Perhaps that is why even according to a Fox News poll released on Monday, a majority of Americans -- 53 percent of respondents -- oppose penalizing sanctuary cities by taking away their federal funding.

Still, more than 100 cities and counties were identified last week in ICE’s inaugural public name-and-shame list of sanctuaries. The information — including descriptions of crimes charged or committed by undocumented immigrants held in custody across the nation — will be updated weekly.

On Monday, Sessions specifically called on Maryland to scrap any movement toward becoming a sanctuary state.

"That would be such a mistake," he said of legislation that is currently making its way through the state legislature. "I would plead with the people of Maryland to understand this makes the state of Maryland more at risk for violence and crime, that it's not good policy."

Trump had said during the campaign that he would “defund” such cities by taking away their federal funding.

But legal precedent suggests that would have been difficult to do. Multiple Supreme Court cases, including Printz v. United States and NFIB v. Sebelius, have established clear precedent that cutting off federal funding in order to make municipalities enforce a federal mandate is unconstitutional.

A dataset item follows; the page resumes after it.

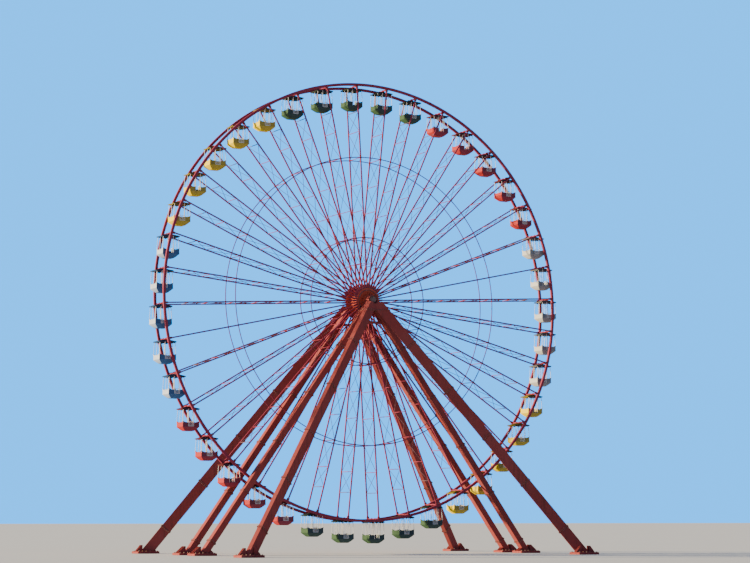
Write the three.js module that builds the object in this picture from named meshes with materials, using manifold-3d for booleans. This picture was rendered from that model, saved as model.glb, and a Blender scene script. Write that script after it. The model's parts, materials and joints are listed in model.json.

Furthermore, courts have ruled that cities have a right to enforce search and seizure protections against the federal government.

Shortly after Sessions’ announcement, Democratic National Committee chair Thomas Perez said in a statement, “Local law enforcement know their communities best and the Trump administration is trying to undermine their role by threatening to take away critical funds that make our communities safe and keep criminals off the streets. This administration not only is trying to bully law enforcement and make them ICE agents, but they’re trying to bully immigrant families. This is not who we are as a country.”

New York Attorney General Eric Schneiderman immediately responded to Sessions, accusing the Trump administration of overstepping its constitutional authority by making the threats.